Your hamster’s cage should be cleaned every week or two. If you have a rather large cage for your hamster, then you can expect to be able to go a little longer in between cleanings. Ideally, you should be checking your hamster’s cage every day, removing any wet or soiled bedding and replacing it with fresh bedding. You should also make sure to clean its water and food dishes on a regular basis, as well. Cleaning the cage can be quite the process for most people, but being thorough and cleaning the cage regularly is key when it comes to making sure your hamster is in a sanitary, healthy environment. It’s also important to mention that cleaning too often or not enough can cause your hamster a variety of different stress and health problems, so only do it when it needs to be done.
Daily Spot Cleaning
As part of your daily routine, you should inspect the cage for any damages that your friendly little critter may have caused to the cage from his nervous chewing. Take a few minutes to look around the cage and remove any chewed toys or leftover food that your buddy may have stashed away. As we mentioned before, be sure to remove any kind of wet or dirty bedding, immediately replacing it with fresh, dry bedding. If your hamster uses a litter box, which is apparently a common practice, you should clean it regularly like you would a cat litter box. This shouldn’t take any more than a few minutes every day and will keep your cage as odor-free as possible.

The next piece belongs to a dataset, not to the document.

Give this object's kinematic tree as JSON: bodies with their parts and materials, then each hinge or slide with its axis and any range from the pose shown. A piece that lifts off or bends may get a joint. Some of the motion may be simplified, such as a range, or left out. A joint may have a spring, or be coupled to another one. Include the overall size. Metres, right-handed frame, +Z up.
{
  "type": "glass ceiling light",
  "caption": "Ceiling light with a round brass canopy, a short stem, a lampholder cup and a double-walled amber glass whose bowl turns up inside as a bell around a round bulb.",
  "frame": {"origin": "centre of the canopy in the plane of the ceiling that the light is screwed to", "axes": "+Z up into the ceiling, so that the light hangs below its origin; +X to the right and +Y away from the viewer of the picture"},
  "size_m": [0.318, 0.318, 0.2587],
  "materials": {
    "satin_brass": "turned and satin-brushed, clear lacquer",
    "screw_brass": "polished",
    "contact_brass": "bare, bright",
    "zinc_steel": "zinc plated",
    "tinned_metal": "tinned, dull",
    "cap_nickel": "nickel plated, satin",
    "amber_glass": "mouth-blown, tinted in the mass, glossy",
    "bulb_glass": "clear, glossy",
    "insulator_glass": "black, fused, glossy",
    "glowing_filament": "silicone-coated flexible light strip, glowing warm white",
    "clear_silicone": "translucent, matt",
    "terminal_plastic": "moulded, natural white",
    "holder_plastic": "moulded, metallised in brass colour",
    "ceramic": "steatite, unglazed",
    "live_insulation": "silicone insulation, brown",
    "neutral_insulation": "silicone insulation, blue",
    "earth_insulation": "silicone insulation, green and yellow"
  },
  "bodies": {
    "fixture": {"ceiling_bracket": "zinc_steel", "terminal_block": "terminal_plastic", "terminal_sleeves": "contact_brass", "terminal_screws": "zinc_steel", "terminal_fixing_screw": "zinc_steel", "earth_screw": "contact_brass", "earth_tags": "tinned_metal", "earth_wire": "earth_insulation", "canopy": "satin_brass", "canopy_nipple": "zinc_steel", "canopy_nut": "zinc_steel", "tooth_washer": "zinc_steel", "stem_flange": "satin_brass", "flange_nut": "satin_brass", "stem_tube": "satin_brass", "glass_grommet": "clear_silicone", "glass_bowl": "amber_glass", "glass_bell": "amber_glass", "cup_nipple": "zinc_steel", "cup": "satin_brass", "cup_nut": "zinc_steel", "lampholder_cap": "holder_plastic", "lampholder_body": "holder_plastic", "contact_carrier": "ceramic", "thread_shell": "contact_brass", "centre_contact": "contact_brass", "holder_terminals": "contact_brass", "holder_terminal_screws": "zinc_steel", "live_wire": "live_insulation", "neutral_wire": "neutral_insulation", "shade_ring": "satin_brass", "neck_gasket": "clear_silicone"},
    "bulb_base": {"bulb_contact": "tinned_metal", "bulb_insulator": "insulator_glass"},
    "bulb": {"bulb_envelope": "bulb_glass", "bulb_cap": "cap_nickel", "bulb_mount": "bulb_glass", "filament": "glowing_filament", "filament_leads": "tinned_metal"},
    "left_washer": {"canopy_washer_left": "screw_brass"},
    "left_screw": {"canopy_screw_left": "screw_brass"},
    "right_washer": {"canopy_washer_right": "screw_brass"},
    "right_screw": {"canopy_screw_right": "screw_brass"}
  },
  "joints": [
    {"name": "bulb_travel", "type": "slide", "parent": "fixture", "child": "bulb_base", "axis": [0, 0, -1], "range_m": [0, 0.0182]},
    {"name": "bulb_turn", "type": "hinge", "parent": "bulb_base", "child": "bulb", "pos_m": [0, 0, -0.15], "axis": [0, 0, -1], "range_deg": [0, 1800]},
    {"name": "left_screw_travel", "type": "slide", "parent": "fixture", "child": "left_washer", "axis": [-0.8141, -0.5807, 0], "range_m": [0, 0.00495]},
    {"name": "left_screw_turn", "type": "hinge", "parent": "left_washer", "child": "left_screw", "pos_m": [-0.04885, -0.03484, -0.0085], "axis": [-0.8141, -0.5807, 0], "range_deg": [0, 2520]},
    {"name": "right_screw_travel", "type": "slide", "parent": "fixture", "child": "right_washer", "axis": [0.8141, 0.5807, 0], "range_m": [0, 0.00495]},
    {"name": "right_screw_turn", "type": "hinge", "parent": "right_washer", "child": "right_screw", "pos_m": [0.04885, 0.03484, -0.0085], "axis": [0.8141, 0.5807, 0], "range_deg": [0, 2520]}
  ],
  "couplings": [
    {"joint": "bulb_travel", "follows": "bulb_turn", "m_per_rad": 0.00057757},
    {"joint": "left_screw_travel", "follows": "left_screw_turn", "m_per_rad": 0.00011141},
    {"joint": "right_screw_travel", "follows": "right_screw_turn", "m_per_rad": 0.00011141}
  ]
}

At this point, you’re most likely thinking: “Do I really have to clean the cage every day?” Well, the key here is to keep the cage as clean and odor-free as possible at all times. Smaller cages get dirtier much faster than larger ones and may need to be cleaned more often.
Once a week, before you clean the cage, you should remove your hamster from its habitat and place him or her into a separate tub or into a hamster exercise ball. Exercise balls are a good choice because your hamster is a very curious animal, so it will enjoy being able to venture off on its own. Your hamster also needs plenty of physical activity to burn off all that excess energy that it’s storing.

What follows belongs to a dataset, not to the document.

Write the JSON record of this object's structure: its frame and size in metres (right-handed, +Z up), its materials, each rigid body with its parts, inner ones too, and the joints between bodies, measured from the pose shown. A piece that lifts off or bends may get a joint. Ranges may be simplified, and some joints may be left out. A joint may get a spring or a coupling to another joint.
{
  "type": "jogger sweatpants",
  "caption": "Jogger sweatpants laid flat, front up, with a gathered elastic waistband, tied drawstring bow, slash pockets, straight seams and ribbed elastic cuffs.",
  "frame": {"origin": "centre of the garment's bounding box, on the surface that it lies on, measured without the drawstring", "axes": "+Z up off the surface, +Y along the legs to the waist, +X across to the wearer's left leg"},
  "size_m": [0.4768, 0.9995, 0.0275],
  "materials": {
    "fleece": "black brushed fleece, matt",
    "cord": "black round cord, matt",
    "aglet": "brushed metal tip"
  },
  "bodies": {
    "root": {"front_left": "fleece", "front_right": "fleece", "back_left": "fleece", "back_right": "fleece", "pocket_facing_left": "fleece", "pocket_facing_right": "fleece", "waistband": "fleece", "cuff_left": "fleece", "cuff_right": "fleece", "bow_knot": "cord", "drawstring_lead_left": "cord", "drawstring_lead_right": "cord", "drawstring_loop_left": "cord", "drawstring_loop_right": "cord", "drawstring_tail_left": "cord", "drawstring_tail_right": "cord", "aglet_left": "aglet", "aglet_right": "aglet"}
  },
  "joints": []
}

Everything like old bedding, toys, exercise equipment, and feeding bowls should be removed from the cage to be sterilized. Anything pulled from the cage needs to be washed inside and out, as this will remove any potential bacteria that may make your hamster sick. Be sure to rinse off all of your hamster’s belongings thoroughly because leftover soap can cause your hamster to develop skin problems.
Cleaning the Tubes
If you have a cage that has a tubing system for your erratic critter to run around in, then you will have to take the tubes apart to be washed, as well. Make sure to remove any hamster waste, dirty bedding or any food that it may have hidden at some point. Even though the bedding covers up most of the floor of the cage, you should still look into all the nooks and crannies for hidden food or droppings.
Cleaning the Bars
If there is bedding stuck in between the bars or the floor of the cage, you can either use a knife to scrape it off, or you can soak the whole thing in warm water to loosen things up. The bars themselves need to be cleaned, as well, to remove any kind of bacteria that may build up from your hamster’s constant chewing.
Putting Things Back
Once you’re finished, put everything back together, ensuring that every item that goes into the cage is completely dry in order to prevent mold from developing. Replace any removed bedding with fresh and clean bedding, and put the water and food dishes back into the cage, replenished with brand new food and water.
Don’t think of cleaning the cage as just another task. A clean living environment for your furry hamster friend is not only beneficial at eliminating stress, but it also helps to keep them nice and comfortable. The health of your pet is extremely important, and by following these steps you can ensure your pet has a long life.